Honestly, at this point, the simplest solution seems to be selling my home.

"Life, liberty, and the pursuit of happiness-- no, wait, strike the 'happiness' part."

Received an email at Green Acres this morning from some higher-up bureaucrat. Seems our Acting Commissioner has been promoted to Actual Commissioner, so we need to run around and change all the letterhead (I think the version in my computer still has the wrong governor listed-- whatever.)

More amusing, though, was this p.s. attached to the email:

"Additionally, the vision statement at the bottom of the letterhead should read 'Our vision is Smallish State people living safe, healthy and productive lives' instead of 'Our vision is Smallish State people enjoying safe, healthy and productive lives.' "

I swear I am not making this up.
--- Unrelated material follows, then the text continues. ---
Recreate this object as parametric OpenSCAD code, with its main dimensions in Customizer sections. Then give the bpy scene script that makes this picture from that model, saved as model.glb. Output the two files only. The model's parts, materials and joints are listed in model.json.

Living your life, fine. But enjoying your life, apparently, is considered just a little too hedonistic for this state.

Monday, May 01, 2006

Rocks In The Head

517 and I went over to the Smallish State Rock Gym earlier tonight, which reminded me that I do not know how to climb rock. Nonetheless, we had a good time.

There was a young fellow in there for about half an hour talking incessently, and fairly loudly, on a cell phone headset. He had thick, dark hair so the headset wasn't very noticeable, and he appeared to be talking to himself. And while talking, he traversed walls, did boulder problems, jumped on the mats, roamed around making strange stretching motions, batted at dangling ropes, tugged at anchor points, etc. This, pretty much, is what very psychotic people look like. However, he wasn't psychotic, just annoying.

Urban Mountaineering IV

Yesterday afternoon my neighbor H. rang the doorbell. I should've known not to open the door (I should've known this because her boyfriend was standing next to her, waving his hands, and saying "DON'T OPEN THE DOOR! DON'T OPEN THE DOOR!") But foolishly I did, and then, of course, I got enlisted into helping her move. From her current second-floor walk-up to her new third-floor walk-up. Both with pretty long front steps, too.

So I think I did about 40 flights, up and down, averaging about 40 pounds of stuff per flight. I swear, she has more stuff than any other 20-something I know.

They did buy me beer and pizza after, though, so I'm not complaining.

Inside Info

Things I learned yesterday about the Not So Small Bay Ferry Line:

1) When the boat from Smallish City to P. Island takes the slightly longer route around the south side of H. Island, rather than the more more direct route around the north side, it's probably because the captain and mate are planning to surf after work and want to get a better look at the swells breaking on Cape E.

2) Any time there is a mishap (such as running aground, colliding with another vessel, etc.) a number of crew may quit on the spot. This is because the next thing that happens is a visit from the Coast Guard and manadatory drug testing. Those who know they won't pass quit first, to avoid the consequences.